Proof of Reserves in Texas

Legislators in Texas seem to be sleeping on the job.

The Lone Star state recently passed a bill mandating ‘Proof of Reserves’ for cryptocurrency businesses operating in the state. The House Bill 1666 is just four pages long and is a hurried product.

The bill does not allow for commingling of customer assets with those belonging to the businesses themselves, but it does allow the creation of an omnibus account – in which customer assets are mixed into one big holding.

Reserves in Crypto

More importantly, it allows for reserve holdings to be maintained in a ‘digital asset corresponding to the digital customer’s obligation.’ This means that crypto businesses are allowed to hold reserves in crypto tokens. That is a red flag of alarming proportions.

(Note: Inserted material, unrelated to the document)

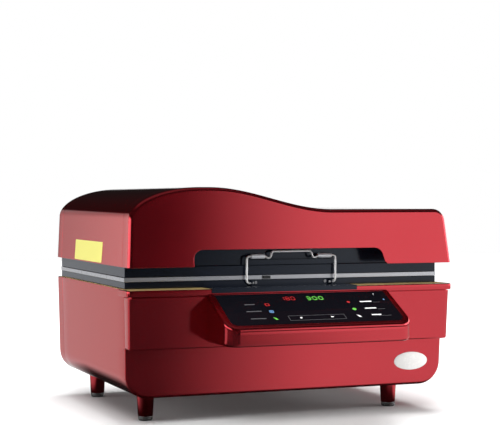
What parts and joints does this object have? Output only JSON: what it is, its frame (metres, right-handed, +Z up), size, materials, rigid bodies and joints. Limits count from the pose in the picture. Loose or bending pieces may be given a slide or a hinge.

The crypto ecosystem is infamous for its volatile prices and illiquidity. This means that the reserve’s value will constantly fluctuate. Stablecoins like Tether and USDC, that have lost their pegs to the US dollar, introduce another accounting vulnerability for such reserves.

Except bitcoin, the regulatory status (and, indeed, existence) of most cryptocurrencies is uncertain. This means reserves of a crypto business could be wiped out in an instant. In fact, one could argue that the entire concept of reserves in crypto could be extinguished after regulators train their guns on the ecosystem.

The Binance Example

As an example, just look at crypto exchange Binance’s Proof of Reserves (PoR). It is a mess of unknown tokens and customer balances. Mazars, the auditing firm responsible for its attestations, washed its hands off checking the exchange’s numbers last year. It is not difficult to see why. The math does not add up.

With a customer balance of approximately 3.02 billion tokens, Binance’s stablecoin BUSD is the biggest component of the exchange’s PoR. Binance claims to have four billion tokens in its reserves. PoR rules dictate that they should have 1:1 backing for their cryptocurrencies, meaning there should be a total of, at least 7.02 billion BUSD tokens available to make this math possible. But the diluted market capitalization of BUSD, as of this writing, is 5.49 billion.